>> Begin
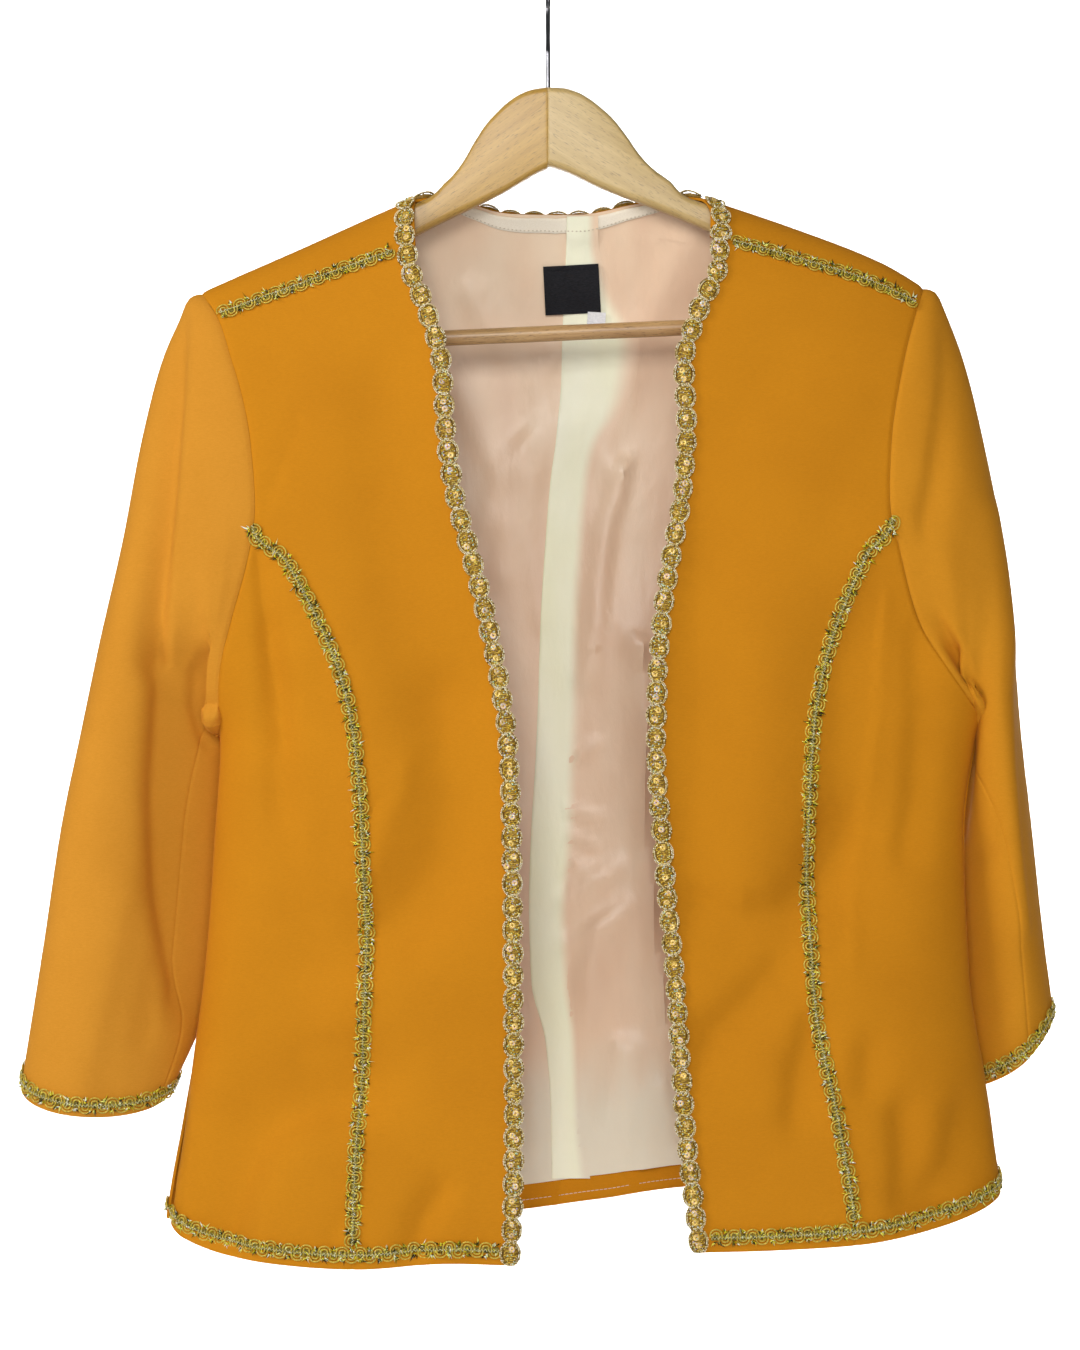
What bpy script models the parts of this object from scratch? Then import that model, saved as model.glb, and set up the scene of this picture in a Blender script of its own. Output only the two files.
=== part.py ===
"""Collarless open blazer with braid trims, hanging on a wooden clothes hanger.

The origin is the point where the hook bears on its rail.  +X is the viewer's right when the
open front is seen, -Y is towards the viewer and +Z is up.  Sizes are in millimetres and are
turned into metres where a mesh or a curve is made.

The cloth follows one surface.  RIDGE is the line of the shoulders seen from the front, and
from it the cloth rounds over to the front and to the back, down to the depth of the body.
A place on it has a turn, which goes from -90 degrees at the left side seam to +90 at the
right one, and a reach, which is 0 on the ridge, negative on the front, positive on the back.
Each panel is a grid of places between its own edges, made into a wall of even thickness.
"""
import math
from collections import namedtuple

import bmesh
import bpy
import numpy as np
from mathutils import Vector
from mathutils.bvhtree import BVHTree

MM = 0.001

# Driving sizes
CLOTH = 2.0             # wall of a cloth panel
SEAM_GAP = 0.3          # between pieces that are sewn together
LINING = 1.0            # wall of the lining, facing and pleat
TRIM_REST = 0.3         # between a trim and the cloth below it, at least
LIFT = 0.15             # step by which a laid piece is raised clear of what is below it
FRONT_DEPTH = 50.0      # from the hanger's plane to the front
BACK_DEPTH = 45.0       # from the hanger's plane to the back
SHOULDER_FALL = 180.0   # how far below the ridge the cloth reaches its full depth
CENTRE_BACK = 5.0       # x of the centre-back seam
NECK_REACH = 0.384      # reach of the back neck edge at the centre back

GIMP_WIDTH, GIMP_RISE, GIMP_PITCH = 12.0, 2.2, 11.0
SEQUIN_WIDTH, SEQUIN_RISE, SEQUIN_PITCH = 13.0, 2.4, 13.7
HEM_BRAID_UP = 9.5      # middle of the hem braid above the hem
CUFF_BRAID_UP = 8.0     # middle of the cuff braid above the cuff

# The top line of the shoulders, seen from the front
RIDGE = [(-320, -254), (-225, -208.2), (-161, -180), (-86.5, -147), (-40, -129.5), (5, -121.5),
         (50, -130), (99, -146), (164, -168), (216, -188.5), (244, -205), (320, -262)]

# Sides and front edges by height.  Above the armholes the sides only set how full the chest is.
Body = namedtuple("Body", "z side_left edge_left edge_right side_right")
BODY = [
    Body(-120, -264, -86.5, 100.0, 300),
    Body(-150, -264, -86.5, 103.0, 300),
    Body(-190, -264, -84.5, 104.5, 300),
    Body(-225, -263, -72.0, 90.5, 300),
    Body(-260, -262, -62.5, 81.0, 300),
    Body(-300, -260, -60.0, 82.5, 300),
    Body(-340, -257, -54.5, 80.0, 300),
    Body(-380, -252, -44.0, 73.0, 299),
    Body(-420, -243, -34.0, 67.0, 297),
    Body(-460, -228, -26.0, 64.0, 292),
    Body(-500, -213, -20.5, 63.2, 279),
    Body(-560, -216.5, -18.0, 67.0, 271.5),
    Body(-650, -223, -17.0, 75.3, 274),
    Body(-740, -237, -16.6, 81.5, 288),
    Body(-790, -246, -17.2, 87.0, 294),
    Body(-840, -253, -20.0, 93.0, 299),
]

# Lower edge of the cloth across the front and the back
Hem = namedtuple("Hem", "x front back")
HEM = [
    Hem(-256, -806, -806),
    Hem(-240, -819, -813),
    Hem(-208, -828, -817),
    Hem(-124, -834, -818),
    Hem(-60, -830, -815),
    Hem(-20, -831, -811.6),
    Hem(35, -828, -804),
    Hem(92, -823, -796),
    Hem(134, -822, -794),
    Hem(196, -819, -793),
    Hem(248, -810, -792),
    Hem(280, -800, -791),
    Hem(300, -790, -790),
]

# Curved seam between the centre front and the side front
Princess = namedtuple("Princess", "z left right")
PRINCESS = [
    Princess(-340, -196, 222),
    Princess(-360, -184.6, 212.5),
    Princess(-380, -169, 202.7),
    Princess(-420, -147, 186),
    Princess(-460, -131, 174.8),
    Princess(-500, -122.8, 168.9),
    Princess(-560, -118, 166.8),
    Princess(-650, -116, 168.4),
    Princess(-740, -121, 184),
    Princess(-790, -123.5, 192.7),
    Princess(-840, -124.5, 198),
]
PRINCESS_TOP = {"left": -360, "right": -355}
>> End
## SET TASK
Print the complete listing again, exactly as it stands.

## FULL SOLUTION
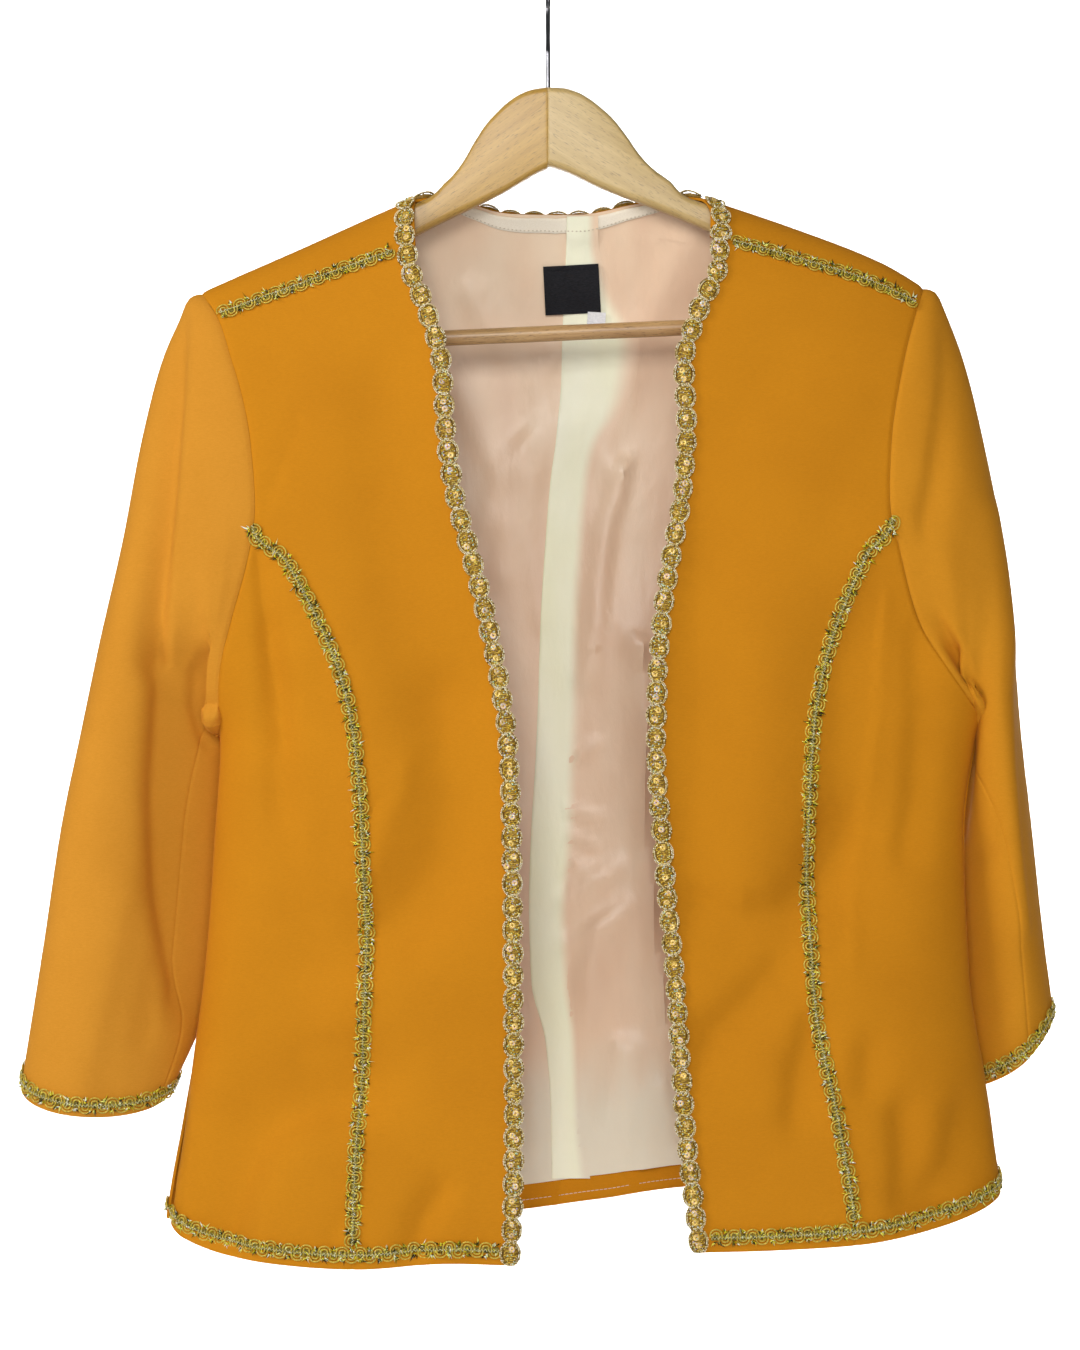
What bpy script models the parts of this object from scratch? Then import that model, saved as model.glb, and set up the scene of this picture in a Blender script of its own. Output only the two files.
=== part.py ===
"""Collarless open blazer with braid trims, hanging on a wooden clothes hanger.

The origin is the point where the hook bears on its rail.  +X is the viewer's right when the
open front is seen, -Y is towards the viewer and +Z is up.  Sizes are in millimetres and are
turned into metres where a mesh or a curve is made.

The cloth follows one surface.  RIDGE is the line of the shoulders seen from the front, and
from it the cloth rounds over to the front and to the back, down to the depth of the body.
A place on it has a turn, which goes from -90 degrees at the left side seam to +90 at the
right one, and a reach, which is 0 on the ridge, negative on the front, positive on the back.
Each panel is a grid of places between its own edges, made into a wall of even thickness.
"""
import math
from collections import namedtuple

import bmesh
import bpy
import numpy as np
from mathutils import Vector
from mathutils.bvhtree import BVHTree

MM = 0.001

# Driving sizes
CLOTH = 2.0             # wall of a cloth panel
SEAM_GAP = 0.3          # between pieces that are sewn together
LINING = 1.0            # wall of the lining, facing and pleat
TRIM_REST = 0.3         # between a trim and the cloth below it, at least
LIFT = 0.15             # step by which a laid piece is raised clear of what is below it
FRONT_DEPTH = 50.0      # from the hanger's plane to the front
BACK_DEPTH = 45.0       # from the hanger's plane to the back
SHOULDER_FALL = 180.0   # how far below the ridge the cloth reaches its full depth
CENTRE_BACK = 5.0       # x of the centre-back seam
NECK_REACH = 0.384      # reach of the back neck edge at the centre back

GIMP_WIDTH, GIMP_RISE, GIMP_PITCH = 12.0, 2.2, 11.0
SEQUIN_WIDTH, SEQUIN_RISE, SEQUIN_PITCH = 13.0, 2.4, 13.7
HEM_BRAID_UP = 9.5      # middle of the hem braid above the hem
CUFF_BRAID_UP = 8.0     # middle of the cuff braid above the cuff

# The top line of the shoulders, seen from the front
RIDGE = [(-320, -254), (-225, -208.2), (-161, -180), (-86.5, -147), (-40, -129.5), (5, -121.5),
         (50, -130), (99, -146), (164, -168), (216, -188.5), (244, -205), (320, -262)]

# Sides and front edges by height.  Above the armholes the sides only set how full the chest is.
Body = namedtuple("Body", "z side_left edge_left edge_right side_right")
BODY = [
    Body(-120, -264, -86.5, 100.0, 300),
    Body(-150, -264, -86.5, 103.0, 300),
    Body(-190, -264, -84.5, 104.5, 300),
    Body(-225, -263, -72.0, 90.5, 300),
    Body(-260, -262, -62.5, 81.0, 300),
    Body(-300, -260, -60.0, 82.5, 300),
    Body(-340, -257, -54.5, 80.0, 300),
    Body(-380, -252, -44.0, 73.0, 299),
    Body(-420, -243, -34.0, 67.0, 297),
    Body(-460, -228, -26.0, 64.0, 292),
    Body(-500, -213, -20.5, 63.2, 279),
    Body(-560, -216.5, -18.0, 67.0, 271.5),
    Body(-650, -223, -17.0, 75.3, 274),
    Body(-740, -237, -16.6, 81.5, 288),
    Body(-790, -246, -17.2, 87.0, 294),
    Body(-840, -253, -20.0, 93.0, 299),
]

# Lower edge of the cloth across the front and the back
Hem = namedtuple("Hem", "x front back")
HEM = [
    Hem(-256, -806, -806),
    Hem(-240, -819, -813),
    Hem(-208, -828, -817),
    Hem(-124, -834, -818),
    Hem(-60, -830, -815),
    Hem(-20, -831, -811.6),
    Hem(35, -828, -804),
    Hem(92, -823, -796),
    Hem(134, -822, -794),
    Hem(196, -819, -793),
    Hem(248, -810, -792),
    Hem(280, -800, -791),
    Hem(300, -790, -790),
]

# Curved seam between the centre front and the side front
Princess = namedtuple("Princess", "z left right")
PRINCESS = [
    Princess(-340, -196, 222),
    Princess(-360, -184.6, 212.5),
    Princess(-380, -169, 202.7),
    Princess(-420, -147, 186),
    Princess(-460, -131, 174.8),
    Princess(-500, -122.8, 168.9),
    Princess(-560, -118, 166.8),
    Princess(-650, -116, 168.4),
    Princess(-740, -121, 184),
    Princess(-790, -123.5, 192.7),
    Princess(-840, -124.5, 198),
]
PRINCESS_TOP = {"left": -360, "right": -355}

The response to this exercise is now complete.